Pero ya abordaremos todo ello, que tampoco quiero adelantarme al día en que tal reflexión toca. Hoy, a partir de un par de experiencias vividas los últimos días, les propongo algo diferente sobre lo que pensar. Se trata de algo que hablaba con un grupo de alumnos de Bachillerato, y que me interesa especialmente. Planteaba yo en tal foro la necesidad de hablar bien, refiriéndome con ello no solamente a la no utilización de muletillas y palabras comodín que nada aportan en cualquier discurso, sino a lo importante que es hablar con propiedad, tanto desde el punto de vista del léxico como en lo tocante a las cuestiones morfológicas. Un discurso que a alguno le puede parecer trasnochado, con lo que no estoy en absoluto de acuerdo. De hecho, y aquí va mi idea central sobre el asunto, soy de los que piensan que un buen discurso es crucial a la hora de compartir ideas y puntos de vista sobre cualquier cuestión, ayudando a llegar a los tan fundamentales consensos que por estas latitudes tanto se echan de menos, y de situar en su justo término a las disensiones, realizando una disección casi quirúrgica entre lo que verdaderamente nos separa, por un lado, y todo lo que nos une, por otro. Una tarea que, por ejemplo y por ponernos en algo que nos afecta a todos, falla en un ámbito político donde hace mucho tiempo que el monólogo ha sustituido al diálogo, el efectismo al intercambio de ideas, el interés particular al bien común y el marketing y el golpe de timón a partir de la demoscopia a la oferta de opciones ideológicas sólidas y no cambiantes.

¿Se dan cuenta que, salvo muy honrosas excepciones, una gran mayoría de las voces de la política exhiben un discurso pobre, manido y, para el colmo, lleno de incorrecciones? De un "deber de" más infinitivo (duda) que sustituye incorrectamente al "deber" más infinitivo (obligación), a expresiones sacadas literalmente de otros idiomas, o a términos fuera de contexto. ¿Y esto es tan importante? Pues yo creo que sí, porque una cabeza verdaderamente amueblada más allá de la propaganda partidaria y partidista ha de saber construir un discurso auténtico, creíble y correcto. Si no es así, probablemente tal debilidad desde el punto de vista de cómo contar las cosas no sea sino un síntoma claro de que tampoco hay una idea de cómo artícularlas claramente. Y es que, como dijo el clásico, contar las cosas bien es un reflejo de entenderlas a priori. Y si uno no entiende lo propio, ¿cómo va a aspirar a tomar decisiones sobre lo de todos?

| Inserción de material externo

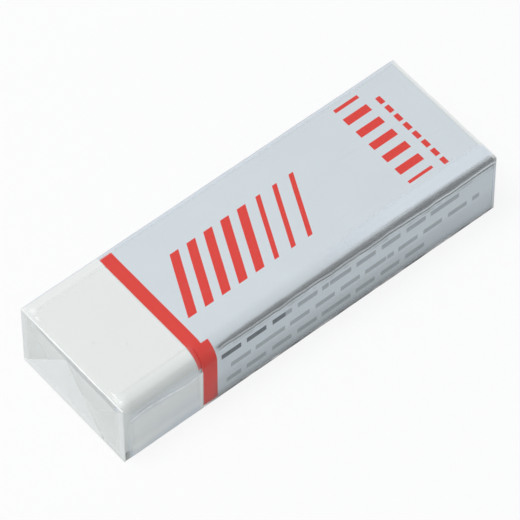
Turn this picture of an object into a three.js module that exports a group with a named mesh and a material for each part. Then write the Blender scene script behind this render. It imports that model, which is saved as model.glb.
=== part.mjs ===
// A block eraser in its card sleeve, overwrapped in clear film with folded ends.
//
// Millimetres. +X runs along the block, from its bare end (front) to its sleeved end (rear). +Y is the
// far long side and -Y the near one, where the card laps. +Z is up. The origin is the middle of the
// rectangle that the wrapped eraser rests on.

import * as THREE from "three";

// Eraser block
const blockLength = 64.7;
const blockWidth = 20.65;
const blockHeight = 11;
const blockEdgeRadius = 0.6;
const lapEdgeRadius = 2.6; // the near top edge, which the lap turns round
const blockEndSoftening = 0.25;

// Card sleeve, one strip wrapped once round the block
const cardThickness = 0.24;
const sleeveLength = 51.65; // at the strip's inner end, where it is longest
const sleeveSetback = 0.2; // from the block's rear end to the strip
const sleeveClearance = 0.04;
const creaseRadius = 0.3; // inside the three creased edges
const mouthSkew = 0.6; // the strip's mouth drifts this far to the rear on its way round

// Lap of the strip over its own start, at the rounded near top edge
const lapOuterEnd = 21.5; // degrees from straight up to the free edge of the outer layer
const lapInnerEnd = 86; // degrees from straight up to the free edge of the inner layer
const glueThickness = 0.04;
const glueGap = 0.015; // from the glue to each layer
const glueSetback = 4; // degrees from the glue to each free edge
const glueEndSetback = 1.5; // from the glue to each end of the sleeve

// Film overwrap
const filmThickness = 0.03;
const layerGap = 0.03; // between neighbouring layers of film, or of film and card
const filmCornerRadius = 0.25; // outside the four long creases
const endClearance = 0.06; // from the block's end to the innermost end fold
const seamLap = 4; // width of the lap seam under the block
const seamFromFar = 9.5; // from the far side to the seam's free edge
const seamJoggle = 1; // length over which the inner layer steps up

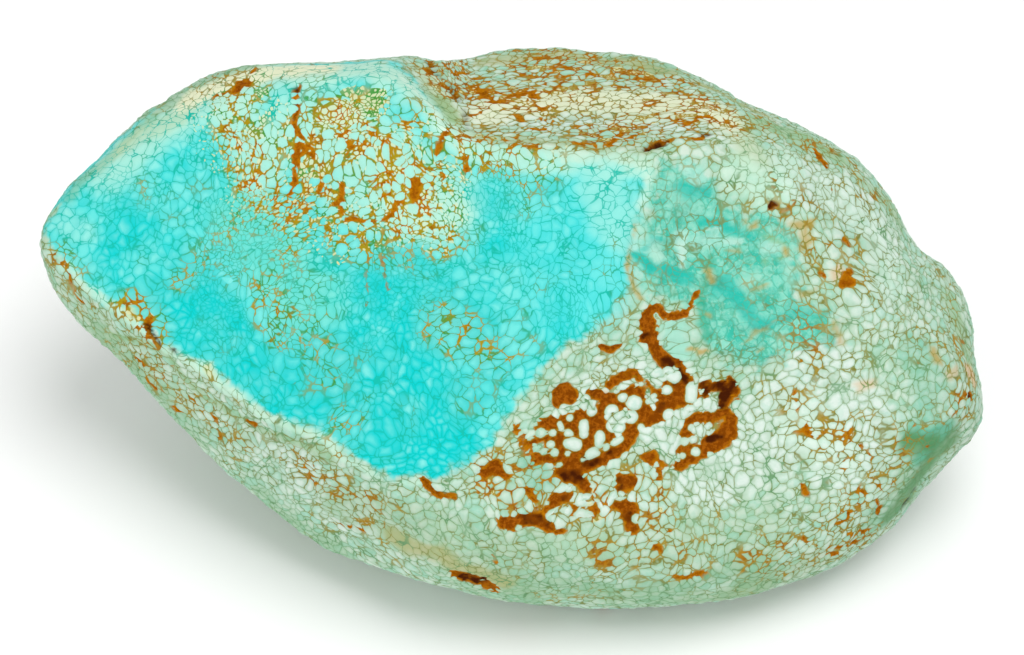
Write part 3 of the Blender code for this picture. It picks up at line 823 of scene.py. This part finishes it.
class Pattern:
    """The web of veins over the whole stone. A finer web splits some of its cells. Rust swells the veins,
    until only the pebbles stand clear of it. Depths inside a cell are in millimetres."""

    def __init__(self, sums):
        self.sums = s = sums
        self.grain = s.read("grain_mm", vector=True)
        self.read_regions()
        place = self.grain
        for per_mm, reach, detail in BENDS:
            place = s.pushed(place, per_mm, reach, detail)
        self.spread_rust(place)
        patchy = s.noise(self.grain, 0.9, 2)
        self.clump = s.times(s.rise(patchy, 0.52, 0.72), s.rise(self.gold_level, 0.4, 0.9))
        swell = s.times(s.math("POWER", s.most(s.less(self.rust, 0.2), 0), 2), RUST_ADDS)

        # the web, with bands of smaller cells
        rounding = s.add(0.07, s.times(self.gold_level, 0.14))
        rounding = s.add(rounding, s.times(self.brown, 0.5), s.times(self.net, 0.4))
        dense = s.less(s.add(self.dense, s.swing(patchy, 0.8)), 0.5)
        a_mm = s.between(s.math("GREATER_THAN", dense, 0), CELLS_A_MM, DENSE_CELLS_A_MM)
        web = Cells(s, place, a_mm, rounding)
        to_band = s.node("ShaderNodeMath", (0, dense), operation="ABSOLUTE").outputs[0]
        gap = s.math("MINIMUM", web.gap, to_band)
        width = s.rise(patchy, 0.3, 0.7, -0.01, 0.01)
        width = s.add(width, s.times(self.gold_level, GOLD_ADDS), s.times(self.clump, CLUMP_ADDS), swell)
        in_cell = s.less(gap, width)

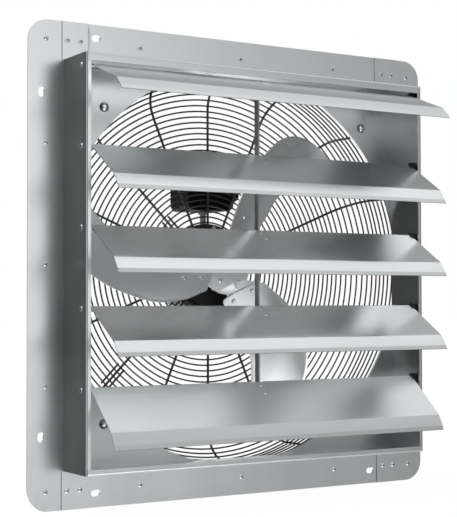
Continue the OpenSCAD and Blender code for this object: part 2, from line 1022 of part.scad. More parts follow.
module fan_spider() {
  color(steel)
    difference() {
      union() {
        rod_y(
          disc_radius,
          wheel_y + blade_sheet + pad_gap,
          wheel_y + blade_sheet + pad_gap + disc_thick
        );
        for (i = [0 : blade_count - 1])
          blade_place(i)
            intersection() {
              translate([0, 0, -wheel_room])
                linear_extrude(height = 2 * wheel_room)
                  polygon(arm_corners);
              camber_shell(blade_sheet + pad_gap, blade_sheet + pad_gap + pad_thick);
            }
      }
      rod_y(shaft_diameter / 2 + 0.3, wheel_y - 10, wheel_y + 20);
      rod_y(hub_flange + 0.4, wheel_y + blade_sheet + pad_gap + disc_thick, wheel_y + 20);
      for (i = [0 : blade_count - 1]) {
        blade_place(i)
          for (spot = blade_rivet_spots)
            through_blade(spot)
              translate([0, 0, -5])
                cylinder(r = 1.7, h = 12);
        rotate([0, i * 360 / blade_count, 0])
          translate([hub_rivet_radius, 0, 0])
            rod_y(1.7, wheel_y - 5, wheel_y + 10);
      }
    }
}

module blade_rivets() {
  color(steel)
    for (i = [0 : blade_count - 1])
      blade_place(i)
        for (spot = blade_rivet_spots)
          through_blade(spot) {
            mirror([0, 0, 1])
              dome(2.7, 1.3);
            translate([0, 0, -0.2])
              cylinder(r = 1.6, h = blade_sheet + pad_gap + pad_thick + 0.4);
            translate([0, 0, blade_sheet + pad_gap + pad_thick + 0.05])
              cylinder(r = 2.5, h = 1);
          }
}

disc_back = wheel_y + blade_sheet + pad_gap + disc_thick;

// Turned hub: a flange riveted to the spider and a boss on the shaft
module fan_hub() {
  color(steel)
    difference() {
      union() {
        rod_y(hub_flange, disc_back + 0.02, disc_back + 4);
        rod_y(hub_boss, disc_back + 3, hub_back);
      }
      rod_y(shaft_diameter / 2 + 0.02, disc_back - 1, hub_back + 1);
      for (i = [0 : blade_count - 1])
        rotate([0, i * 360 / blade_count, 0])
          translate([hub_rivet_radius, 0, 0])
            rod_y(1.7, disc_back - 1, disc_back + 6);
      translate([0, disc_back + 12, 0])
        rod_x(3.03, 0, hub_boss + 2);
    }
}

module hub_rivets() {
  color(steel)
    for (i = [0 : blade_count - 1])
      rotate([0, i * 360 / blade_count, 0])
        translate([hub_rivet_radius, 0, 0]) {
          translate([0, wheel_y + blade_sheet + pad_gap, 0])
            rotate([90, 0, 0])
              dome(2.9, 1.4);
          rod_y(1.6, wheel_y + blade_sheet - 0.2, disc_back + 4.4);
          rod_y(2.4, disc_back + 4.05, disc_back + 5);
        }
}

module hub_set_screw() {
  color(dark_steel)
    translate([0, disc_back + 12, 0])
      difference() {
        rod_x(3, shaft_diameter / 2 + 0.1, hub_boss + 1);
        rotate([0, 90, 0])
          translate([0, 0, hub_boss - 2])
            cylinder(d = 3.4, h = 5, $fn = 6);
      }
}

// Wiring box, behind the guard and above the motor
box_x = 10;
box_y = guard_y + 7.2;
box_z = 68;
wall = 2.5;
nipple_x = 16;
nipple_y = box_y + 30.5;
nipple_radius = 3.7;
gland_y = box_y + 20;
gland_z = box_z + 20;
lid_thick = 2.5;
box_corner = 8;
box_right = box_x + box_width / 2;
box_left = box_x - box_width / 2;

module at_lid_corners() {
  for (x = [box_left + 6, box_right - 6])
    for (z = [box_z + 6, box_z + box_height - 6])
      translate([x, 0, z])
        children();
}

// Outline of the box in X and Z, drawn in by a margin
module box_outline(margin) {
  r = box_corner - margin;
  for (x = [box_left + box_corner, box_right - box_corner])
    for (z = [box_z + box_corner, box_z + box_height - box_corner])
      translate([x, z])
        circle(r);
  translate([box_left + box_corner, box_z + margin])
    square([box_width - 2 * box_corner, box_height - 2 * margin]);
  translate([box_left + margin, box_z + box_corner])
    square([box_width - 2 * margin, box_height - 2 * box_corner]);
}

module wiring_box() {
  color(black)
    difference() {
      union() {
        difference() {
          plate_y(box_y, box_depth)
            box_outline(0);
          plate_y(box_y + wall, box_depth)
            box_outline(wall);
        }
        at_lid_corners()
          rod_y(4.5, box_y + wall - 0.5, box_y + box_depth);
      }
      at_lid_corners()
        rod_y(1.53, box_y + box_depth - 12, box_y + box_depth + 1);
      translate([nipple_x, nipple_y, box_z - 1])
        cylinder(r = nipple_radius + 0.1, h = wall + 2);
      translate([0, gland_y, gland_z])
        rod_x(6.1, box_right - wall - 1, box_right + 1);
    }
}

module box_lid() {
  color(black)
    difference() {
      plate_y(box_y + box_depth, lid_thick)
        box_outline(0);
      at_lid_corners()
        rod_y(1.7, box_y + box_depth - 1, box_y + box_depth + lid_thick + 1);
    }
}

module lid_screws() {
  color(dark_steel)
    at_lid_corners() {
      rod_y(1.5, box_y + box_depth - 9, box_y + box_depth + lid_thick + 0.5);
      translate([0, box_y + box_depth + lid_thick, 0])
        rotate([-90, 0, 0])
          dome(3.1, 1.9);
    }
}

// Short threaded tube that joins the box to the motor and carries the motor's leads
module box_nipple() {
  color(dark_steel)
    translate([nipple_x, nipple_y, 0])
      difference() {
        translate([0, 0, 34])
          cylinder(r = nipple_radius, h = box_z + wall + 5 - 34);
        translate([0, 0, 33])
          cylinder(r = nipple_radius - 1.1, h = box_z + wall + 7 - 33);
      }
}

module nipple_nuts() {
  color(dark_steel)
    for (z = [box_z - 3, box_z + wall])
      translate([nipple_x, nipple_y, z])
        difference() {
          cylinder(d = 13, h = 3, $fn = 6);
          translate([0, 0, -1])
            cylinder(r = nipple_radius + 0.03, h = 5);
        }
}

// Strain-relief gland for the supply cord
module cable_gland() {
  color(black)
    translate([0, gland_y, gland_z])
      difference() {
        union() {
          rod_x(6, box_right - wall - 6, box_right + 3);
          translate([box_right, 0, 0])
            rotate([0, 90, 0])
              cylinder(d = 19, h = 5, $fn = 6);
          rod_x(7.5, box_right + 4, box_right + 13);
          rod_x(5.5, box_right + 12, box_right + 16);
          translate([box_right - wall - 4, 0, 0])
            rotate([0, 90, 0])
              cylinder(d = 17, h = 4, $fn = 6);
        }
        rod_x(3.6, box_right - 20, box_right + 20);
      }
}

module run_capacitor() {
  color([0.75, 0.75, 0.72])
    translate([0, box_y + 26, box_z + box_height - 19.5]) {
      rod_x(13.5, box_left + 11, box_right - 13);
      rod_x(10, box_right - 13, box_right - 11);
    }
}

module terminal_block() {
  color([0.85, 0.83, 0.78])
    translate([box_left + 12, box_y + wall + 0.2, box_z + 8])
      difference() {
        cube([34, 15, 12]);
        for (i = [0 : 2])
          translate([7 + 10 * i, 8, 6])
            rod_y(2.4, 0, 10);
      }
}

left_side_panel();
right_side_panel();
top_panel();
bottom_panel();
venturi_panel();
frame_rivets();
hinge_pins();
hinge_bushes();
louver_1();
louver_2();
louver_3();
louver_4();
louver_5();
crank_1();
crank_2();
crank_3();
crank_4();
crank_5();
crank_rivets_1();
crank_rivets_2();
crank_rivets_3();
crank_rivets_4();
crank_rivets_5();
tie_bar();
guard_face_rings();
guard_rim_rings();
guard_spokes();
guard_rim_spokes();
guard_feet();
guard_bolts();
guard_nuts();
motor_mount_plate();
mount_plate_screws();
motor_front_cover();
motor_rear_cover();
motor_stator();
motor_windings();
motor_through_bolts();
front_bearing();
rear_bearing();
motor_rotor();
motor_shaft();
fan_hub();
fan_spider();
hub_rivets();
hub_set_screw();
fan_blade_1();
fan_blade_2();
fan_blade_3();
blade_rivets();
wiring_box();
box_lid();
lid_screws();
box_nipple();
nipple_nuts();
cable_gland();
run_capacitor();
terminal_block();
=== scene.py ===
# %% [markdown]
# # Shutter exhaust fan: its looks
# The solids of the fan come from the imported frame. These cells give them sheet-metal edges,
# rolled louvers, pressed blades, bent wire and real surfaces, and then light and camera.
# Lengths in the cells are millimetres, and MM turns them into metres.

# %% Load the frame and note its size
import json
import math

import bmesh
import bpy
import numpy as np
from mathutils import Matrix, Vector


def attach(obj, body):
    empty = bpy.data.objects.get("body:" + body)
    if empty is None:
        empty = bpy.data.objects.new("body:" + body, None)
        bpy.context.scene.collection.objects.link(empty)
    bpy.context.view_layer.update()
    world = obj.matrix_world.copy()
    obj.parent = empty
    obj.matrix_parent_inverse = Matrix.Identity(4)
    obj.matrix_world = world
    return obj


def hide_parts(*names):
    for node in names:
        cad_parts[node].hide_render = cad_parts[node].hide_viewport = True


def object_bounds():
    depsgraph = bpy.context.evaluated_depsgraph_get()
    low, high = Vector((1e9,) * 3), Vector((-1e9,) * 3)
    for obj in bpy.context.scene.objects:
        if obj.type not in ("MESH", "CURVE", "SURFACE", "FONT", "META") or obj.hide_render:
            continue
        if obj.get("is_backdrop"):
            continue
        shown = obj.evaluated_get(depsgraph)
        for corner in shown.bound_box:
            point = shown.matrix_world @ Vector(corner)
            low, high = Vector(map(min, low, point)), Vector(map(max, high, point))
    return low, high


MM = 0.001
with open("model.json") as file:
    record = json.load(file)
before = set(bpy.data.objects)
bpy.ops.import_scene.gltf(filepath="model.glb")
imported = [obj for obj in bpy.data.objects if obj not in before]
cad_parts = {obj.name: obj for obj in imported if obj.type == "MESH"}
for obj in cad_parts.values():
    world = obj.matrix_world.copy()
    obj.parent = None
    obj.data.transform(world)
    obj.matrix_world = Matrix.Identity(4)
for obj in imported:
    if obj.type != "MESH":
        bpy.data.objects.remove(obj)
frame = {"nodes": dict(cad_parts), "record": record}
cad_low, cad_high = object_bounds()
print("pieces in the frame:", len(frame["nodes"]))
print("its size in mm:", [round(v / MM, 1) for v in cad_high - cad_low])

# %% [markdown]
# ## Camera
# The view was worked out from the corners of the flange, the louver ends and the slots, which
# are known both in the photograph and on the object. A shift lens can't be guessed by eye, so
# numbers are safer than nudging the camera about.

# %% Place the camera
PHOTO_HEIGHT = 517
FOCAL_PIXELS = 1362.559
CAMERA_PLACE = Vector((-772.59, -1291.667, -43.993)) * MM
YAW, PITCH, ROLL = math.radians(32.475), math.radians(1.841), math.radians(-0.182)
SHIFT_RIGHT, SHIFT_UP = -50.0, 4.452
SENSOR = 36

flat_part = math.cos(PITCH)
forward = Vector((math.sin(YAW) * flat_part, math.cos(YAW) * flat_part, math.sin(PITCH)))
level_right = Vector((math.cos(YAW), -math.sin(YAW), 0))
level_up = level_right.cross(forward)
right = math.cos(ROLL) * level_right + math.sin(ROLL) * level_up
up = math.cos(ROLL) * level_up - math.sin(ROLL) * level_right
lens = bpy.data.cameras.new("photo_camera")
lens.sensor_width = SENSOR
lens.lens = FOCAL_PIXELS / PHOTO_HEIGHT * SENSOR
lens.shift_x = SHIFT_RIGHT / PHOTO_HEIGHT
lens.shift_y = SHIFT_UP / PHOTO_HEIGHT
lens.clip_start, lens.clip_end = 0.05, 50
camera = bpy.data.objects.new("photo_camera", lens)
turn = Matrix((right, up, -forward)).transposed().to_4x4()
camera.matrix_world = Matrix.Translation(CAMERA_PLACE) @ turn
bpy.context.collection.objects.link(camera)
bpy.context.scene.camera = camera
print("lens in mm:", round(lens.lens, 2))

# %% [markdown]
# ## Node helper
# Materials, the sky and the repeating parts are all node trees. One small function adds a
# node and fills its sockets, so that each tree reads as a short recipe.

# %% Write the node helper
def add(tree, kind, inputs=None, **settings):
    """Adds a node. A socket in inputs is linked, and anything else is set as its value."""
    item = tree.nodes.new(kind)
    for name, value in settings.items():
        setattr(item, name, value)
    for key, value in (inputs or {}).items():
        if isinstance(value, bpy.types.NodeSocket):
            tree.links.new(value, item.inputs[key])
        else:
            item.inputs[key].default_value = value
    return item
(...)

En tal tipo de pensamientos andaba yo cuando uno de los chicos protestó porque, según su juicio, eso no importaba en su caso, ya que era "de ciencias". Craso error. ¿A dónde va la ciencia sin un discurso que permita hilvanar sus conceptos, abundar en sus indagaciones y contarlo correctamente a los demás? El método científico, en sí, tiene mucho de discursivo, y un conocimiento profundo del lenguaje y de una determinada lengua vuelve a ser un factor clave de éxito a la hora de cosechar cierto crédito al hablar. Es por eso que soy de los que siguen sin entender que los estudiantes de la opción científico-tecnológica no estudien latín o, si me apuran, incluso griego. Pero el despropósito absoluto es que, hoy por hoy, tampoco tengan como obligatoria, imprescindible diría yo, la Historia de la Filosofía, disciplina que es, sin duda, la madre de todo el pensamiento científico...

Hablar bien, pues, como punto de partida para dialogar y, a partir de ahí, construir. Algo a lo que ninguno de nosotros, entiendo, puede permanecer ajeno. Porque del discurso y del diálogo nace la concordia, el acuerdo y una forma de entender la "res publica" bien diferente a lo que se ve por estos lares.